Libraries are not in decline, but they are not without an assortment of enemies trying to spread virulent narratives against them. Technocrats seeking to dismantle physical collections and then privatize the digital commons, anti-government fundamentalists (anti-taxxers, I call them) aiming to thin government services (like libraries) into ineffective wisps but with no sensible replacement, and, worst of all, cultural fascists who target free information access and attempt to cut it down to their crooked moral proclivities. These enemies threaten libraries through the municipal and federal budget process, the media machine, and public (and individual) attacks on librarians whose job it is to build and maintain collections.
The battle lines between library supporters and these fondrooks are drawn and re-drawn with each tax or bond measure, book challenge, and idiotic opinion piece in a public forum. So what do we do? We don’t back down.
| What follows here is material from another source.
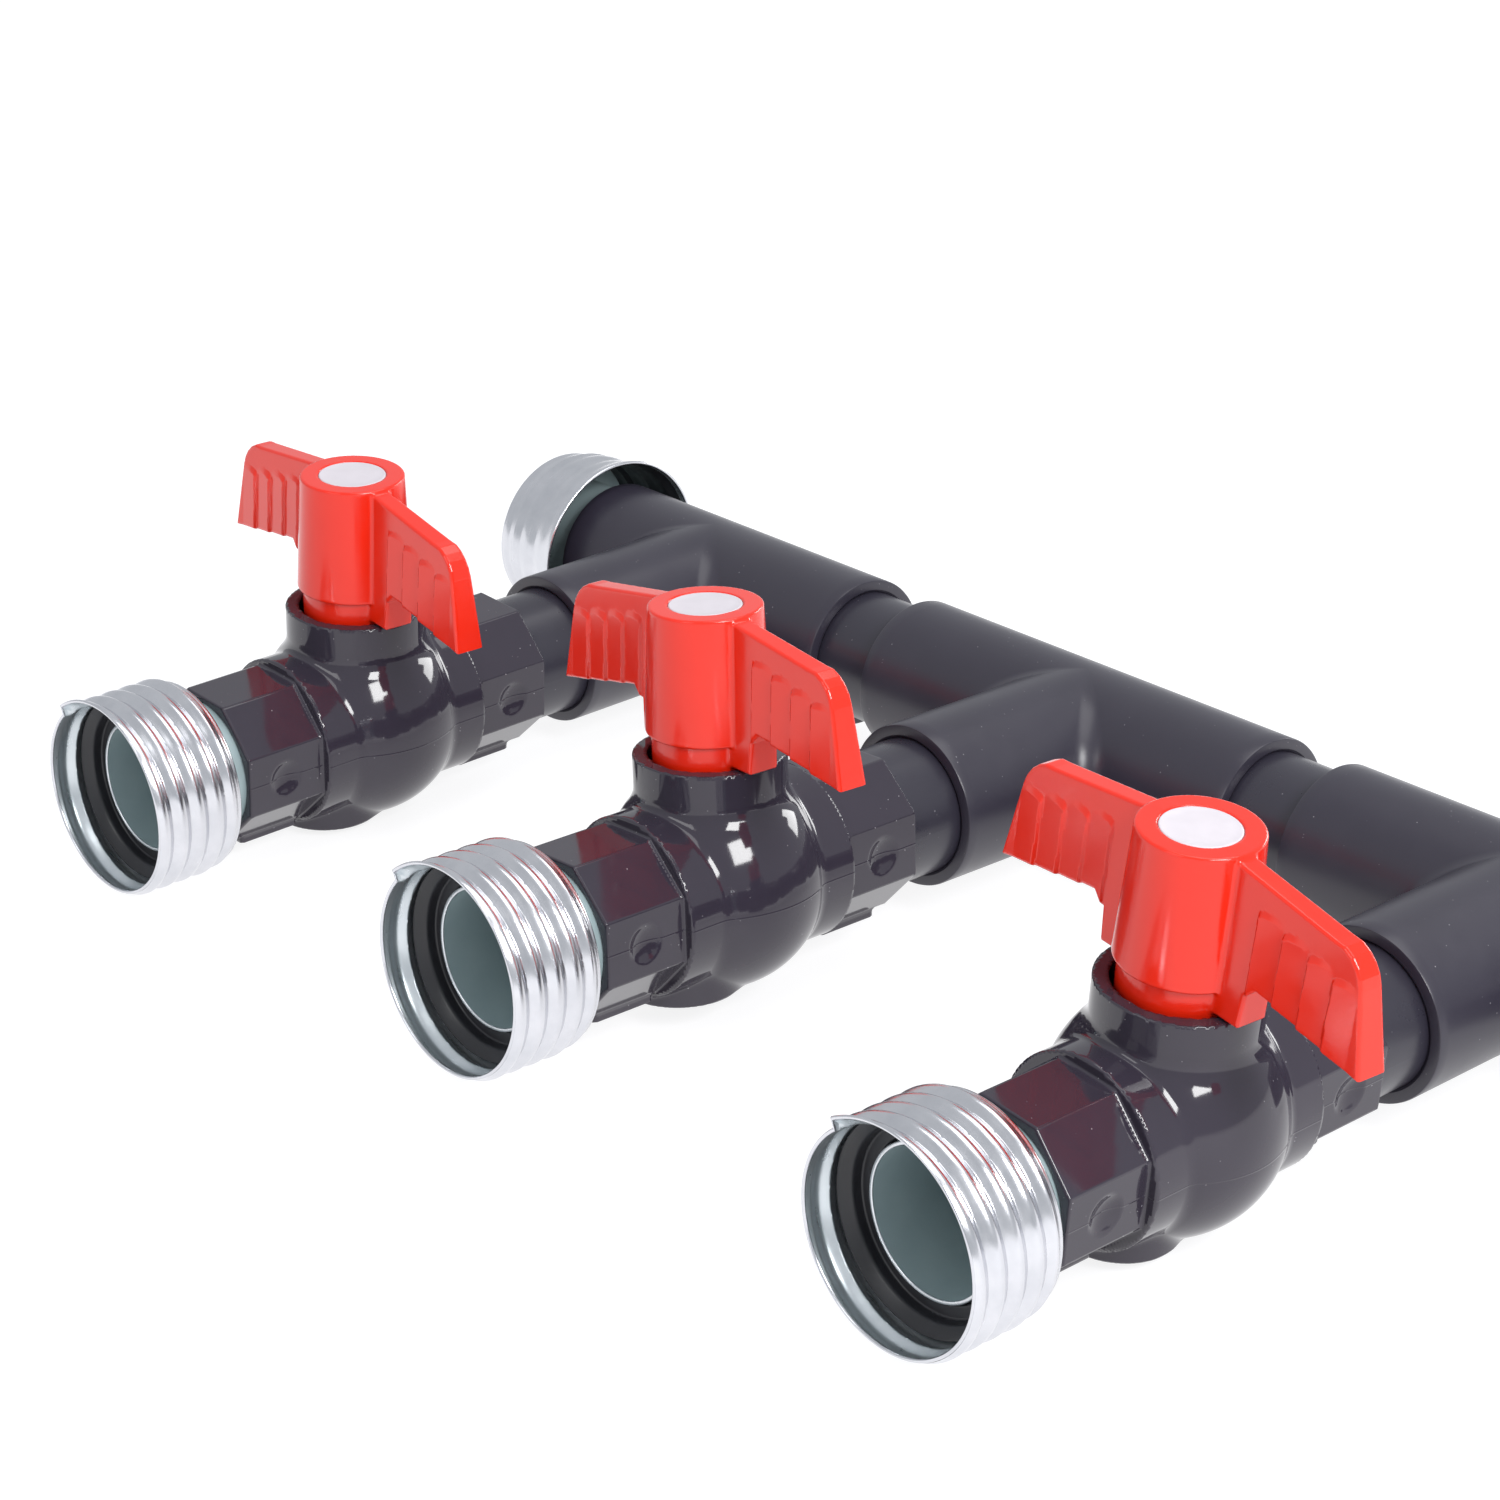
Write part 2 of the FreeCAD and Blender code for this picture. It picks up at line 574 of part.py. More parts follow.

We aggressively promote the well-being of our communities brought about by libraries, we respond politely but forcefully to lies peddled by haters, and we vote and encourage those we know to vote on the right side of library issues, because while libraries are most certainly not in decline, there is no guarantee of their perpetual existence.
The fragility of our human social and political systems is highlighted again and again by powerful but short-sighted politicians. It is up to no one but us, each individual one of us, to protect what we love and push it into the unknowable future with the best possible chances. If you do your part today. libraries will be with us forever.